Geographic Criticality: The Metro-Atlanta Influence
The 14th District is not a monolith. It stretches from the Tennessee border to the fringes of the Atlanta suburbs. The path to victory is mathematically anchored in Paulding and Cobb counties.
In the March 10 primary, Harris performed strongest in these populous, suburban-adjacent areas. These zones are characterized by higher education levels and higher median incomes compared to the rural northern counties like Floyd or Chattooga. If Fuller fails to consolidate the Republican vote in these areas—specifically if Moore’s supporters stay home—the demographic weight of the suburbs could theoretically tilt the district.
However, historical data suggests a "red wall" effect. Even with Harris’s 2-point lead in the primary, the total Republican turnout in Paulding County alone suggests a latent capacity that, when consolidated under a single candidate, is likely to exceed the Democratic ceiling.
The Risk of Institutional Vacuum
The winner of this runoff will enter a House of Representatives with a razor-thin Republican majority (217-214). The immediate consequence of the seat’s vacancy has been a reduced margin for error on procedural votes and appropriations.
A Fuller victory restores the status quo and reinforces the administration’s legislative grip. A Harris victory would be a statistical outlier with national implications, signaling a potential vulnerability in the "Solid Republican" rating of the Appalachian South. The limitation of the Harris surge is the expiration date: the winner only serves the remainder of the 119th Congress.
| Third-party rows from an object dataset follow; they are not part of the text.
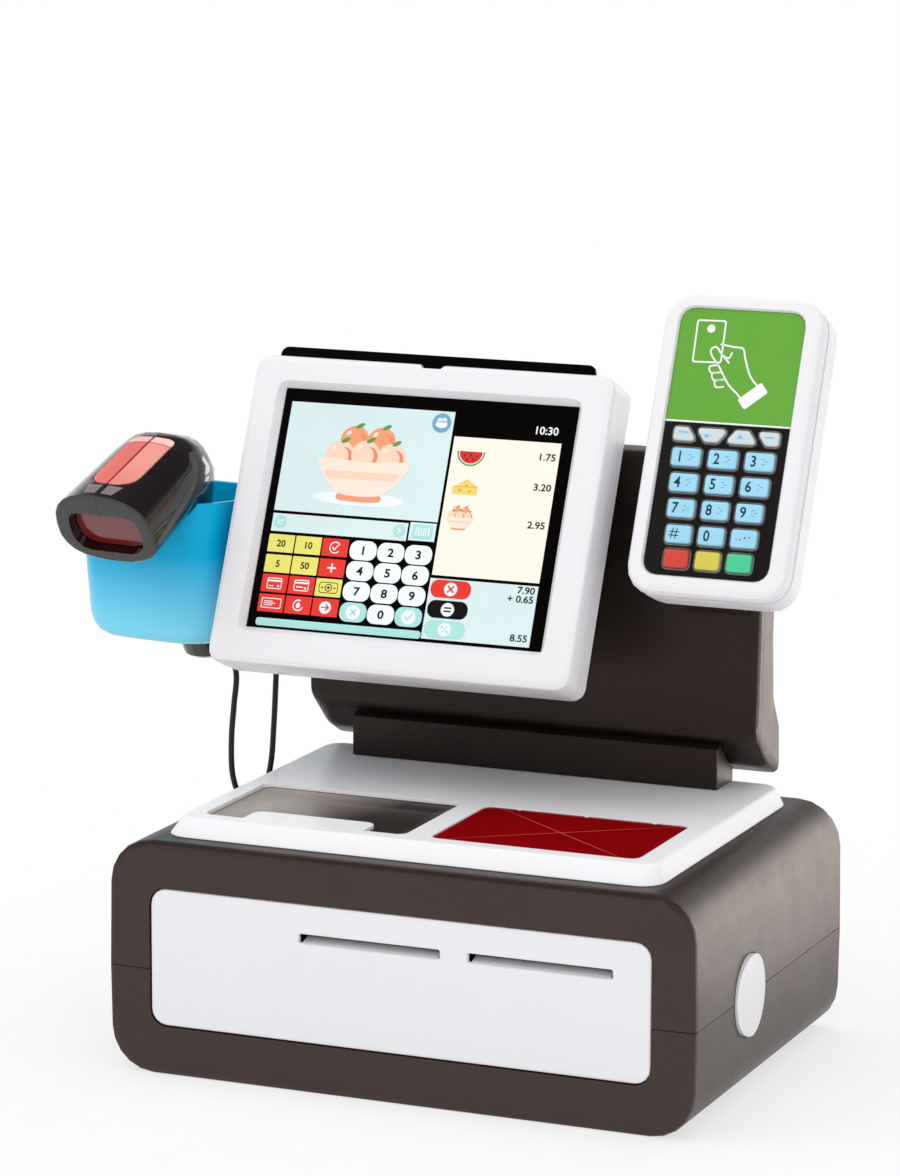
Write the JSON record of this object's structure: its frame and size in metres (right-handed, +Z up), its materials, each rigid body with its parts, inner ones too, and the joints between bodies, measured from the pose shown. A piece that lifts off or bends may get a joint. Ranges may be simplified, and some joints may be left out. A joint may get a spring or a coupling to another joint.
{
  "type": "toy self checkout stand",
  "caption": "Free-standing toy checkout: base with a sliding cash drawer, mast with tilted screen and key pad, hand scanner in a holster.",
  "frame": {"origin": "centre of the base's underside, on the surface that the toy stands on", "axes": "+X to the customer's right, +Y to the back, +Z up; the drawer opens towards -Y"},
  "size_m": [0.4838, 0.266, 0.4657],
  "materials": {
    "dark_plastic": "satin dark brown moulded plastic",
    "black_gloss": "glossy black moulded plastic",
    "white_plastic": "semi-gloss white moulded plastic",
    "blue_plastic": "semi-gloss sky blue moulded plastic",
    "red_window": "glossy deep red see-through plastic",
    "salmon_plastic": "semi-gloss salmon moulded plastic",
    "green_label": "printed green sticker on a flat plate",
    "pale_blue_key": "pale blue moulded key",
    "pale_key": "pale grey moulded key",
    "red_key": "red moulded key",
    "yellow_key": "yellow moulded key",
    "green_key": "green moulded key",
    "screen_print": "printed card under a glossy film",
    "cord_rubber": "soft black cord sheath",
    "cell_metal": "steel can",
    "circuit_green": "circuit board laminate"
  },
  "bodies": {
    "stand": {"base_lower_shell": "dark_plastic", "base_upper_shell": "dark_plastic", "battery_door": "dark_plastic", "battery_a": "cell_metal", "battery_b": "cell_metal", "battery_c": "cell_metal", "drawer_rail_left": "dark_plastic", "drawer_rail_right": "dark_plastic", "top_deck": "white_plastic", "change_tray": "dark_plastic", "scan_window": "red_window", "scan_light": "white_plastic", "mast_front_shell": "dark_plastic", "mast_rear_shell": "dark_plastic", "mast_foot": "dark_plastic", "speaker": "cell_metal", "circuit_board": "circuit_green", "cord_relief_mast": "cord_rubber", "screen_bezel": "white_plastic", "screen_rear_shell": "white_plastic", "screen_backplate": "dark_plastic", "screen_mount": "dark_plastic", "pinpad_mount": "dark_plastic", "pinpad_front_shell": "white_plastic", "pinpad_rear_shell": "white_plastic", "pinpad_label": "green_label", "keypad_frame": "black_gloss", "scanner_holster": "blue_plastic", "scanner_cord": "cord_rubber"},
    "drawer": {"drawer_front": "white_plastic", "drawer_tray": "dark_plastic", "coin_insert": "dark_plastic"},
    "drawer_release": {"drawer_button": "white_plastic"},
    "scanner": {"scanner_left_half": "black_gloss", "scanner_right_half": "black_gloss", "scanner_window": "red_window", "scanner_insert_left": "salmon_plastic", "scanner_insert_right": "salmon_plastic", "cord_relief_scanner": "cord_rubber"},
    "trigger": {"scanner_trigger": "salmon_plastic"},
    "card": {"screen_card": "screen_print"},
    "key_1_cap": {"key_1": "pale_blue_key"},
    "key_2_cap": {"key_2": "pale_blue_key"},
    "key_3_cap": {"key_3": "pale_blue_key"},
    "key_4_cap": {"key_4": "pale_blue_key"},
    "key_5_cap": {"key_5": "pale_blue_key"},
    "key_6_cap": {"key_6": "pale_blue_key"},
    "key_7_cap": {"key_7": "pale_blue_key"},
    "key_8_cap": {"key_8": "pale_blue_key"},
    "key_9_cap": {"key_9": "pale_blue_key"},
    "key_sign_cap": {"key_sign": "pale_blue_key"},
    "key_0_cap": {"key_0": "pale_blue_key"},
    "key_dots_cap": {"key_dots": "pale_blue_key"},
    "red_key_cap": {"red_key": "red_key"},
    "yellow_key_cap": {"yellow_key": "yellow_key"},
    "green_key_cap": {"green_key": "green_key"},
    "soft_key_a_cap": {"soft_key_a": "pale_key"},
    "soft_key_b_cap": {"soft_key_b": "pale_key"},
    "soft_key_c_cap": {"soft_key_c": "pale_key"},
    "soft_key_d_cap": {"soft_key_d": "pale_key"}
  },
  "joints": [
    {"name": "drawer_slide", "type": "slide", "parent": "stand", "child": "drawer", "axis": [0, -1, 0], "range_m": [0, 0.11]},
    {"name": "drawer_release_press", "type": "slide", "parent": "stand", "child": "drawer_release", "axis": [-1, 0, 0], "range_m": [0, 0.003], "stiffness_N_per_m": 500},
    {"name": "scanner_lift", "type": "slide", "parent": "stand", "child": "scanner", "axis": [-0.0618, -0.4399, 0.8959], "range_m": [0, 0.08]},
    {"name": "trigger_pull", "type": "slide", "parent": "scanner", "child": "trigger", "axis": [0.1392, 0.9903, 0], "range_m": [0, 0.0025], "stiffness_N_per_m": 400},
    {"name": "card_slide", "type": "slide", "parent": "stand", "child": "card", "axis": [0, 0.3959, 0.9183], "range_m": [0, 0.15]},
    {"name": "key_1_press", "type": "slide", "parent": "stand", "child": "key_1_cap", "axis": [0, 0.9183, -0.3959], "range_m": [0, 0.0015], "stiffness_N_per_m": 250},
    {"name": "key_2_press", "type": "slide", "parent": "stand", "child": "key_2_cap", "axis": [0, 0.9183, -0.3959], "range_m": [0, 0.0015], "stiffness_N_per_m": 250},
    {"name": "key_3_press", "type": "slide", "parent": "stand", "child": "key_3_cap", "axis": [0, 0.9183, -0.3959], "range_m": [0, 0.0015], "stiffness_N_per_m": 250},
    {"name": "key_4_press", "type": "slide", "parent": "stand", "child": "key_4_cap", "axis": [0, 0.9183, -0.3959], "range_m": [0, 0.0015], "stiffness_N_per_m": 250},
    {"name": "key_5_press", "type": "slide", "parent": "stand", "child": "key_5_cap", "axis": [0, 0.9183, -0.3959], "range_m": [0, 0.0015], "stiffness_N_per_m": 250},
    {"name": "key_6_press", "type": "slide", "parent": "stand", "child": "key_6_cap", "axis": [0, 0.9183, -0.3959], "range_m": [0, 0.0015], "stiffness_N_per_m": 250},
    {"name": "key_7_press", "type": "slide", "parent": "stand", "child": "key_7_cap", "axis": [0, 0.9183, -0.3959], "range_m": [0, 0.0015], "stiffness_N_per_m": 250},
    {"name": "key_8_press", "type": "slide", "parent": "stand", "child": "key_8_cap", "axis": [0, 0.9183, -0.3959], "range_m": [0, 0.0015], "stiffness_N_per_m": 250},
    {"name": "key_9_press", "type": "slide", "parent": "stand", "child": "key_9_cap", "axis": [0, 0.9183, -0.3959], "range_m": [0, 0.0015], "stiffness_N_per_m": 250},
    {"name": "key_sign_press", "type": "slide", "parent": "stand", "child": "key_sign_cap", "axis": [0, 0.9183, -0.3959], "range_m": [0, 0.0015], "stiffness_N_per_m": 250},
    {"name": "key_0_press", "type": "slide", "parent": "stand", "child": "key_0_cap", "axis": [0, 0.9183, -0.3959], "range_m": [0, 0.0015], "stiffness_N_per_m": 250},
    {"name": "key_dots_press", "type": "slide", "parent": "stand", "child": "key_dots_cap", "axis": [0, 0.9183, -0.3959], "range_m": [0, 0.0015], "stiffness_N_per_m": 250},
    {"name": "red_key_press", "type": "slide", "parent": "stand", "child": "red_key_cap", "axis": [0, 0.9183, -0.3959], "range_m": [0, 0.0015], "stiffness_N_per_m": 250},
    {"name": "yellow_key_press", "type": "slide", "parent": "stand", "child": "yellow_key_cap", "axis": [0, 0.9183, -0.3959], "range_m": [0, 0.0015], "stiffness_N_per_m": 250},
    {"name": "green_key_press", "type": "slide", "parent": "stand", "child": "green_key_cap", "axis": [0, 0.9183, -0.3959], "range_m": [0, 0.0015], "stiffness_N_per_m": 250},
    {"name": "soft_key_a_press", "type": "slide", "parent": "stand", "child": "soft_key_a_cap", "axis": [0, 0.9183, -0.3959], "range_m": [0, 0.0015], "stiffness_N_per_m": 250},
    {"name": "soft_key_b_press", "type": "slide", "parent": "stand", "child": "soft_key_b_cap", "axis": [0, 0.9183, -0.3959], "range_m": [0, 0.0015], "stiffness_N_per_m": 250},
    {"name": "soft_key_c_press", "type": "slide", "parent": "stand", "child": "soft_key_c_cap", "axis": [0, 0.9183, -0.3959], "range_m": [0, 0.0015], "stiffness_N_per_m": 250},
    {"name": "soft_key_d_press", "type": "slide", "parent": "stand", "child": "soft_key_d_cap", "axis": [0, 0.9183, -0.3959], "range_m": [0, 0.0015], "stiffness_N_per_m": 250}
  ]
}
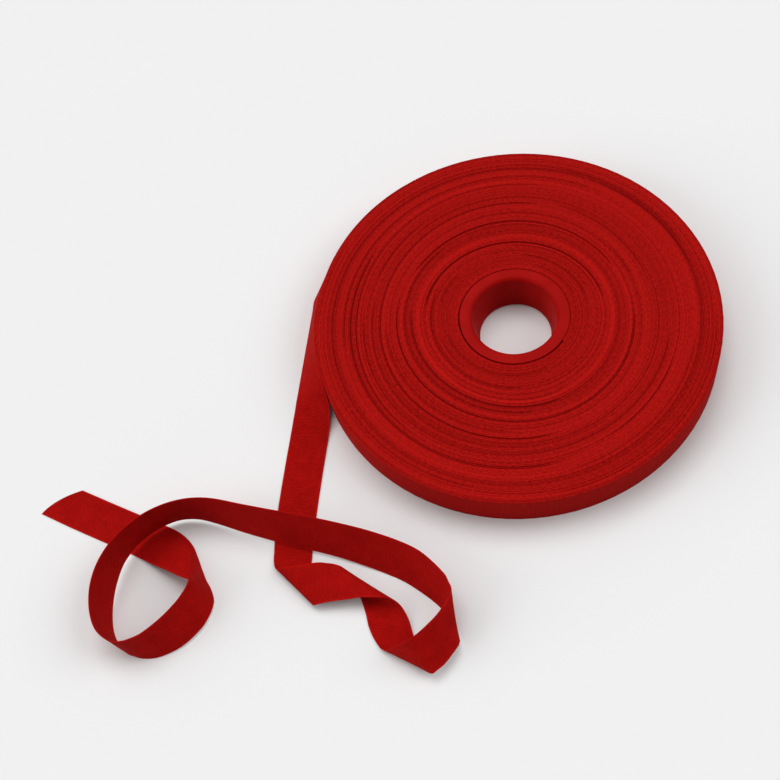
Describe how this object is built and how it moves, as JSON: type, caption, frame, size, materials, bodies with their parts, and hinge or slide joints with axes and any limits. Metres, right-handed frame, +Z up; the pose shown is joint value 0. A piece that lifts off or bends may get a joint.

Both candidates are already campaigning for the May 19 regular primary, meaning this special election serves as a high-cost, short-term indicator of the 2026 midterm environment.
The final strategic move for the Fuller campaign is a concentrated get-out-the-vote (GOTV) effort in the rural "ridge and valley" counties to ensure that the primary’s fragmented GOP majority translates into a unified runoff mandate. For Harris, the only viable play is an aggressive expansion of the early voting lead in Paulding County, hoping to create a margin large enough to withstand the inevitable Election Day surge from Republican-heavy precincts.